Area scoutmaster inducted into Boy Scouts Hall of Leadership

Hilliard Gibbs, Jr. of Opelika, AL
Hilliard Gibbs, Jr. of Opelika, AL

Press Release 

COLUMBUS, GA -  During a closing ceremony at the BSA Centennial Parade in Washington, D.C., Hilliard Gibbs, Jr. of Opelika, AL was among 300 Scouts and Scouters from across the United States to be inducted into the Boy Scouts of America's National Hall of Leadership.

Mr. Gibbs is a Scoutmaster for Troop 373 which is sponsored by the Greater Peace Missionary Church in the Saugahatchee District of the Chattahoochee Council in Columbus, GA.

In a special ceremony, Mr. Gibbs was given the additional honor of representing the Southern Region for the Boy Scouts of America.

The Southern Region, one of four, represents 93 councils in Alabama, Arkansas, Florida, Georgia, Kentucky, Louisiana, Mississippi, North Carolina, Oklahoma, South Carolina, Tennessee, Texas, and Virginia and serves more than 1,000,000 youth.

Through a nationwide campaign, more than 7,000 nominations were submitted for the National Hall of Leadership. Three hundred were inducted to represent each Scout Council in the United States. All nominations are a permanent record in the archives at the National Scouting Museum in Irving, TX.

Hilliard Gibbs, Jr. was nominated by his daughter as the "Last Boy Scout" for his time and dedication to Scouting. Specific details were given for his leadership with Troop 373, the mentoring of his three sons through Scouts, motivating his daughter to be a den leader and his coaching of three African-American Scouts to achieve Eagle Scout rank – the first for the Saugahatchee District in the Chattahoochee Council.

Mr. Gibbs lives in Opelika, AL, works as a physical scientist for the USDA Forest Service and has been involved with scouting for nearly 40 years. He joined Scouts at the age of eight and remained in Scouts until 16.

For the last 31 years, he has served as a leader and Scoutmaster. Mr.
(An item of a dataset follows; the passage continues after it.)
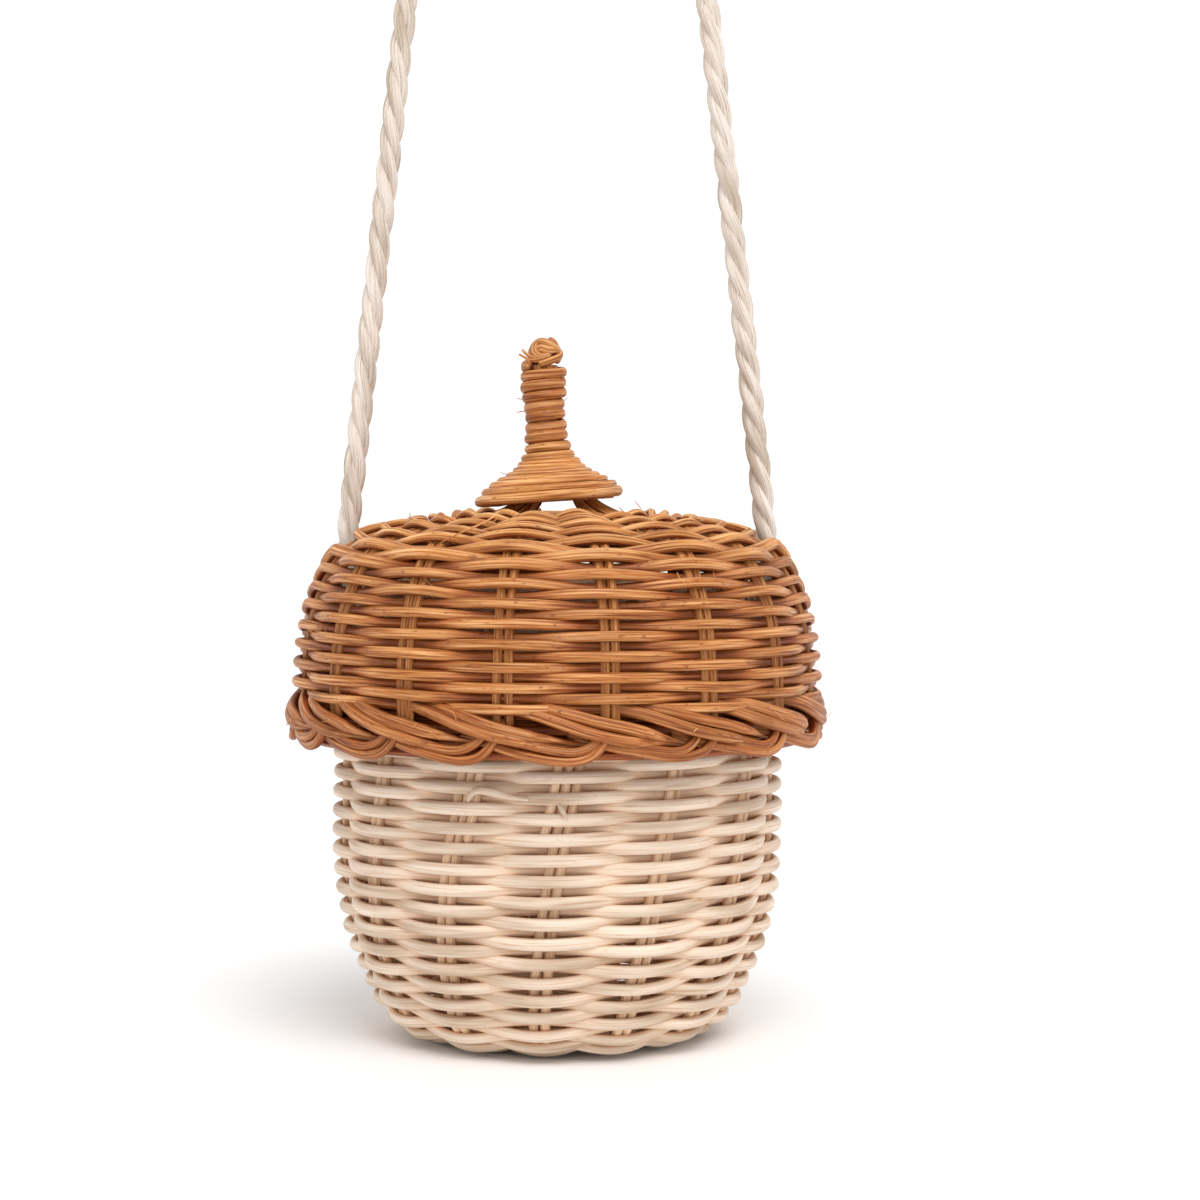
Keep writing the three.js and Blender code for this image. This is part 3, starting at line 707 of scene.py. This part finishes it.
# Both walls part for the strap.
HOLE_HEIGHT = 150.4
lid_hole = lid_wall.length_at(lambda r, z: z < HOLE_HEIGHT)
for angle in (0.0, math.pi):
    lid_wall.part(angle, lid_hole, back=12.0, on=6.0, reach=34.0, half=0.08, fade=0.22)
    bowl_wall.part(
        angle, bowl_wall.length[-1], back=12.0, on=0.0, reach=40.0, half=0.08, fade=0.32
    )

base_start = bowl_wall.length_at(lambda r, z: r > BASE_WEAVE_RADIUS)
heel_start = bowl_wall.length_at(lambda r, z: r > heel[-1][0])
bowl_end = bowl_wall.length[-1] - BOWL_TOP_GAP
crossings = int((bowl_end - base_start) / BOWL_PITCH * BOWL_PAIRS)
splits = [0, int((heel_start - base_start) / BOWL_PITCH * BOWL_PAIRS)]
for share in BOWL_SPLITS:
    splits.append(round(splits[1] + share * (crossings - splits[1])))


def bowl_row(i):
    """Where along the wall the cane is at a crossing."""
    return base_start + i * BOWL_PITCH / BOWL_PAIRS


def bowl_wave(i):
    """1 where the cane passes outside a stake and -1 where it passes inside."""
    calm = FOOT_CALM / (1 + np.exp((i - splits[1]) / BOWL_PAIRS - 1))
    return -(1 - calm) * np.cos(math.pi * i)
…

Gibbs is, also, the Chairman of the District and Council committees for Eagle Scout Advancement.

When asked about his commitment to Scouts, Mr. Gibbs said, "Growing up an African-American in a rural community in Western North Carolina, Boy Scouts afforded me opportunities I would not have otherwise had. For example, I was introduced to environmental education; which played a significant part in choosing my profession. Being from an African-American community I did not have access to merit badge counselors and advancement review boards to achieve the Eagle Scout rank. So, these experiences inspired me to stay with Boy Scouts and provide opportunities to other Scouting youth."